On Thursday, 4 December 2025 at 01:58:41 UTC-8 vdelecroix wrote:

My concrete proposal is

def eivenvalues(self, ring=None, extends=False):
if ring is None:
ring = self.base_ring()
if extends:
ring = ring.algebraic_closure() # or possibly something smarter?
return self.charpoly().roots(ring) 

I think you'd end up a little more backwards compatible by making the default for base ring QQ to be "extends=True".  Otherwise that seems like a flexible solution to me. In fact, there is already an extend option to the command! Adding the "ring" parameter would be a change. The default is "extend=True", so Martin's request is really just to return results in QQbar always when "extend=True". That's OK, I think. We should check that with "extend=False" we do return the roots just in the base ring. The keyword argument is already documented ...

[Dima Pasechnik]

I think "extend=" also can take a concrete field as an argument, as there are cases when you know what it can be, and e.g. number fields are faster than QQbar.
(or, for instance, you know that the eigenvalues are real, and you want to pass this on)

[John Cremona]

I remember that there was a long discussion about this issue many years ago (Nils may remember).  At that time the current behavious was decided upon.  One aspect which seemed important at the time is not to confuse unsophisticated users, for example students in first linear algebra classes, who could be put off my being told that M = Matrix([[0,2],[1,0]]); M.eigenvalues() returned an empty list while they were expecting +sqrt(2), -sqrt(2).  The compromise was to use QQbar here, so that returned  [-1.414213562373095?, 1.414213562373095?] looks like what they would expect to see (apart from the ? marks perhaps) and can be further worked with, while experts can do more, such as coercing them into number field elements or RR or CC etc.
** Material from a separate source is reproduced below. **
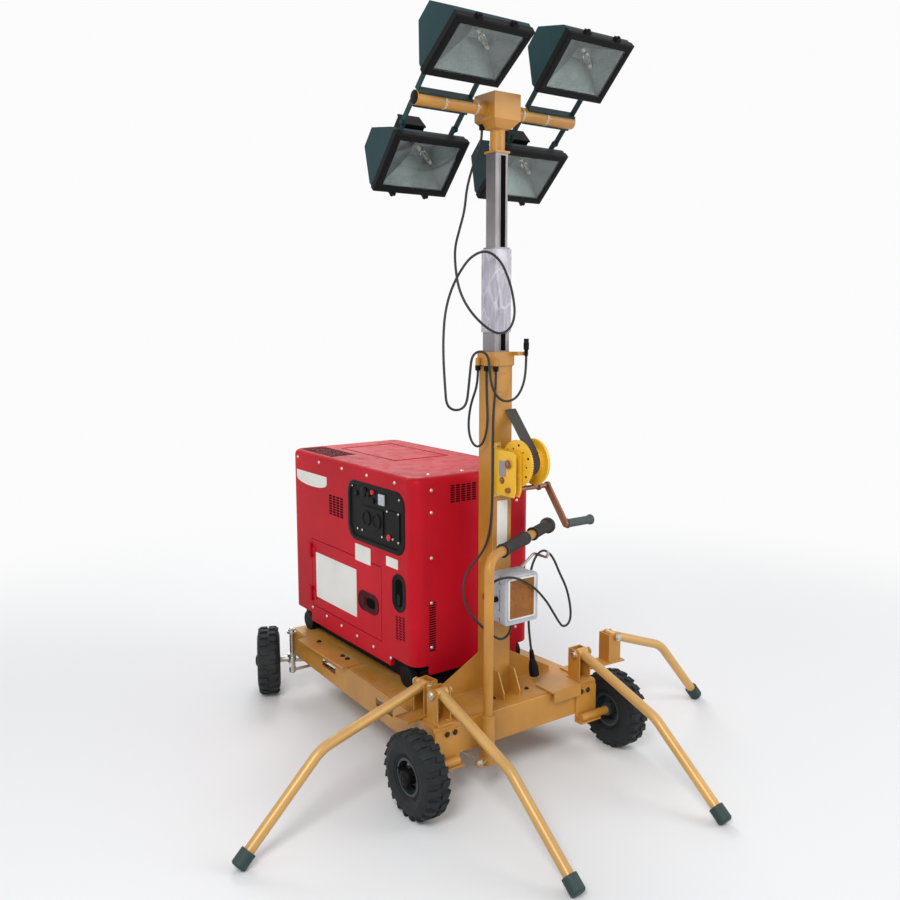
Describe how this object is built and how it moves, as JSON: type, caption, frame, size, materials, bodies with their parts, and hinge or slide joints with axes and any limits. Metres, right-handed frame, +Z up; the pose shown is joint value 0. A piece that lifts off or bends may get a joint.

So I would hesitate before switching to a position where only eigenvalues in the base ring are returned unless a non-default paramater option is provided.  On the other hand, I would support having a ring parameter which if None (the default) would revert to the current behavious over QQ.  Then there would be no change for beginners, while others would be able to say M.eigenvalues(ring=RR) or M.eigenvalues(ring=my_favourite_number_field).

For consistency we should probably do the same thing for roots of polynomials in QQ[x].  WIth the above M, M.charpoly().roots() returns [],  not the same as M.eigenvalues()!  If we were to change roots() (for univariate polynomials over QQ only) to match the eigenvalues() behaviour it could return roots in QQbar unless you specifically set ring=QQ.

John

[Nils Bruin]

On Friday, 5 December 2025 at 03:21:26 UTC-8 john.c...@gmail.com wrote:

So I would hesitate before switching to a position where only eigenvalues in the base ring are returned unless a non-default paramater option is provided.  On the other hand, I would support having a ring parameter which if None (the default) would revert to the current behavious over QQ.  Then there would be no change for beginners, while others would be able to say M.eigenvalues(ring=RR) or M.eigenvalues(ring=my_favourite_number_field).

For consistency we should probably do the same thing for roots of polynomials in QQ[x].  WIth the above M, M.charpoly().roots() returns [],  not the same as M.eigenvalues()!  If we were to change roots() (for univariate polynomials over QQ only) to match the eigenvalues() behaviour it could return roots in QQbar unless you specifically set ring=QQ.

Thank you, John, for bringing up this perspective. I think the argument for "eigenvalues" is a good one. I wouldn't generalize to roots of polynomials, though: that a polynomial over QQ "has no roots" when it is irreducible (and of degree at least 2) is also taught quite early. So I think the default behaviour of "roots" is fine. The difference with what "eigenvalues" does is up to "eigenvalues" to explain.

(Also, "roots" is quite essential in serious code -- one should be careful in compromising it with features for interactive and educational use. That might have to go in a wrapper instead, if it is that badly needed)